Cuda or OpenCL 32bit - OK, 64bit - KO. Why? (460.39, nvidia-uvm)

Linux version: 5.10.15-gentoo
Driver version: 460.39
GPU: GeForce GTX 750 Ti

Trying to run simple test program calling clGetPlatformIDs or cuInit just failing in most cases.

Running the same test compiled with gcc -m32 always work and it looks like 32bit don’t even use UVM. If I lucky enough I can run the 64bit test several times in a row, but it always failing at some point and never restores. Then I should reload nvidia-uvm module and try again, but the test can fail even on the first run.
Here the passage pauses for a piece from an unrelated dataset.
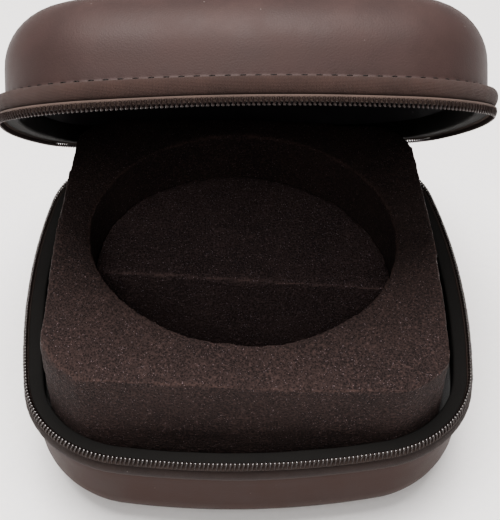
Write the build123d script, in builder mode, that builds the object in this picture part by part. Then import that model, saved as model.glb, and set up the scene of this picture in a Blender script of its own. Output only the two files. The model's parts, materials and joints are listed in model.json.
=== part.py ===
from build123d import *
from math import cos, radians, sin, sqrt
import os

# Zipped hard-shell case for folded headphones, standing open, with its foam insert.
# Millimetres. +Z is up, +X right, -Y the front where the zip opens, +Y the hinge.
# The origin is the centre of the flat underside.
# Both halves are drawn from the same functions: each half has a plane on its zip line,
# whose own +Z points into that half, away from the other one.

# Footprint, taken along the tips of the zip teeth
half_width = 80.0
half_depth = 80.9
side_bow = 9.6  # how far the front and the two sides bulge past their corners
bulge_middle = 2.7  # where along Y the sides are widest
corner_radius = 38.7

# Heights, from the zip line
base_depth = 44.0
lid_depth = 36.0
zip_gap = 0.4  # between the two rows of teeth when the case is shut
open_angle = 41.5  # how far the lid stands open at rest

# The moulded wall, from the outside in
wall_inset = 0.6  # outer face of the wall, inside the line of the teeth
skin = 0.8
core = 3.1
lining = 0.5
wall = skin + core + lining
base_round = 17.0  # along the lower edge of the base
lid_round = 19.0  # along the upper edge of the lid
inner_round = 12.0  # same edges, inside the foam core
rim_drop = 2.4  # the wall stops this far short of the zip line

# Fabric trim and zip
binding = 0.5
binding_leg = 9.0
tape = 0.7
tape_top = 1.6
tape_foot = 8.0
coil_outset = 1.0
coil_inset = 0.6
coil_height = 2.85
band_outset = 1.2
band_top = 2.9
band_foot = 8.1
band_round = 0.9
stitch_pitch = 4.3
stitch_length = 2.6
stitch_width = 0.5
stitch_depth = 0.35
stitch_drop = 8.9

# Hinge: a fabric spine outside and a gusset inside, both across the straight back
spine_half = 36.5
spine_foot = 8.0
gusset_half = 35.0
gusset_inset = 3.4  # from the line of the teeth to the gusset's sewn edge
gusset_thick = 0.5
gusset_slack = 1.2  # how far the gusset hangs towards the inside at rest
hinge_y = half_depth - wall_inset + tape / 2
hinge_z = base_depth + zip_gap / 2

# Foam insert, hand cut and set a little askew
foam_half_width = 67.3
foam_half_depth = 69.1
foam_bow = 1.7
foam_corner = 18.0
foam_middle = -0.6
foam_turn = -1.4
foam_rise = 24.3  # top of the block above the zip line, at the middle
foam_tilt = 1.9  # the left side is cut higher than the right
foam_clearance = 0.4  # to the shut lid
well_radius = 54.8
well_x = -0.7
well_y = 2.9
step_rise = 4.2
step_tilt = 4.2
step_front = -2.9
step_turn = -2.2
step_gap = 0.1  # between the half-moon and the wall of the well

# Zip sliders, parked where the rounded back corners begin
coil_start_x = 38.0  # the base coil starts beside the spine
lid_coil_reach = 24.5  # the lid coil starts this far round the corner, clear of the slider
slider_angle = 60.0
outer_plate_round = 2.0
inner_plate_round = 1.5
plate_length = 10.0
plate_height = 7.0
plate_thick = 1.2
outer_plate_gap = 1.6
inner_plate_gap = 1.4
inner_plate_thick = 1.0
inner_plate_low = -1.6
inner_plate_high = 1.6
post_at = 3.4
post_length = 1.5
post_low = 0.4
post_high = 1.6
crown_out = 5.0  # the crown's bar, out from the line of the teeth
crown_bar = 0.6
crown_span = 5.6
crown_leg = 1.0
eye_radius = 2.0
eye_bore = 0.8
eye_width = 3.0
pull_length = 23.0
pull_width = 5.0
pull_thick = 1.3
pull_round = 2.0

base_plane = Plane(origin=(0, 0, base_depth), x_dir=(-1, 0, 0), z_dir=(0, 0, -1))
hinge_place = Location((0, hinge_y, hinge_z))
lid_turn = hinge_place * Location((0, 0, 0), (-open_angle, 0, 0)) * hinge_place.inverse()
shut_lid_plane = Plane.XY.offset(base_depth + zip_gap)
lid_plane = Plane(lid_turn * shut_lid_plane.location)


# The outline's arcs: front and sides from their chord and bow, and the corners tangent to them
front_x = half_width - side_bow
front_y = side_bow - half_depth
front_radius = (front_x**2 + side_bow**2) / (2 * side_bow)
side_radius = ((bulge_middle - front_y) ** 2 + side_bow**2) / (2 * side_bow)
front_middle = Vector(0, front_radius - half_depth)
side_middle = Vector(half_width - side_radius, bulge_middle)
back_corner_y = half_depth - corner_radius
back_corner_x = side_middle.X + sqrt(
    (side_radius - corner_radius) ** 2 - (back_corner_y - bulge_middle) ** 2
)
back_corner = Vector(back_corner_x, back_corner_y)


def tangent_corner():
    """Middle of the front corner's arc, which touches the front arc and the side arc from inside."""
    between = side_middle - front_middle
    to_front = front_radius - corner_radius
    to_side = side_radius - corner_radius
    along = (to_front**2 - to_side**2 + between.length**2) / (2 * between.length)
    across = sqrt(to_front**2 - along**2)
    unit = between.normalized()
    return front_middle + unit * along + Vector(unit.Y, -unit.X) * -across


front_corner = tangent_corner()


def footprint(inset):
    """The case's outline, drawn in by inset: every arc keeps its middle."""
    to_front = (front_corner - front_middle).normalized()
    to_side = (front_corner - side_middle).normalized()
    to_back = (back_corner - side_middle).normalized()
    straight_back = Vector(0, 1)
    front = Vector(0, inset - half_depth)
    front_end = front_middle + to_front * (front_radius - inset)
    side_start = side_middle + to_side * (side_radius - inset)
    side_end = side_middle + to_back * (side_radius - inset)
    back_start = back_corner + straight_back * (corner_radius - inset)
    front_turn = front_corner + (to_front + to_side).normalized() * (corner_radius - inset)
    back_turn = back_corner + (to_back + straight_back).normalized() * (corner_radius - inset)
    front_way = (front + front_end) / 2 - front_middle
    with BuildSketch(mode=Mode.PRIVATE) as outline:
        with BuildLine():
            front_side = front_middle + front_way.normalized() * (front_radius - inset)
            ThreePointArc(front, front_side, front_end)
            ThreePointArc(front_end, front_turn, side_start)
            ThreePointArc(side_start, (half_width - inset, bulge_middle), side_end)
            ThreePointArc(side_end, back_turn, back_start)
            Line(back_start, (0, half_depth - inset))
            mirror(about=Plane.YZ)
        make_face()
    return outline.sketch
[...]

I did caught one success launch with strace and here where the difference start:


ioctl(6, _IOC(_IOC_NONE, 0, 0x25, 0), 0x7ffdff753a60) = 0
ioctl(6, _IOC(_IOC_NONE, 0, 0x17, 0), 0x7ffdff753ae0) = 0


ioctl(6, _IOC(_IOC_NONE, 0, 0x25, 0), 0x7ffec0ca2390) = 0
ioctl(6, _IOC(_IOC_NONE, 0, 0x18, 0), 0x7ffec0ca2400) = 0
munmap(0x7f590187a000, 659456)          = 0

where 6 is:

openat(AT_FDCWD, "/dev/nvidia-uvm", O_RDWR|O_CLOEXEC) = 6

Then on success it loads /usr/lib64/ and proceeded, on fail it starts closing everything.

Enabling # modprobe nvidia_uvm uvm_debug_prints=1 uvm_enable_builtin_tests=1 uvm_debug_enable_push_desc=1 reveals the following lines in dmesg (cut):

uvm_channel.c:461 uvm_channel_check_errors[pid:3385] Detected a channel error, channel ID 2 (0x2) CE 0 GPU ID 1
uvm_global.c:410 uvm_global_set_fatal_error_impl[pid:3385] Encountered a global fatal error: Generic RC error [NV_ERR_RC_ERROR]
uvm_channel.c:652 init_channel[pid:3385] Channel init failed: Generic RC error [NV_ERR_RC_ERROR], GPU ID 1
uvm_gpu.c:1130 init_gpu[pid:3385] Failed to initialize the channel manager: Generic RC error [NV_ERR_RC_ERROR], GPU ID 1

Sometimes there is also additional line after the first error:

uvm_channel.c:468 uvm_channel_check_errors[pid:3385] Channel error likely caused by push 'Init channel' started at uvm_channel.c:641 in init_channel()

channel ID in most cases is 2, sometimes 3 but I never saw number less then 2. So I suspect those success runs was with channel ID 1 or so.

I tried hard to figure out if this is setup problem, changed different kernel options to ensure CONFIG_NUMA=y is set and so on, but no luck so far. The behavior always the same.

Apologies for my English.

Already tried a 5.4 kernel?

No, but why not. Currently tested with 5.10.{14,15}, but I guess the problem was there for a while. I didn’t run cuda/CL programs so often.
Thanks for suggestion, I’ll try 5.4 kernel.

Okay, puzzle solved.
InitializeSystemMemoryAllocations=0 nvidia module option breaks nvidia-uvm module.

 * Option: InitializeSystemMemoryAllocations
 * Description:
 * The NVIDIA Linux driver normally clears system memory it allocates
 * for use with GPUs or within the driver stack. This is to ensure
 * that potentially sensitive data is not rendered accessible by
 * arbitrary user applications.
 * Owners of single-user systems or similar trusted configurations may
 * choose to disable the aforementioned clears using this option and
 * potentially improve performance.
 * Possible values:
 *  1 = zero out system memory allocations (default)
 *  0 = do not perform memory clears

5.4 and 5.10 kernels both KO with this and both OK when reset to default.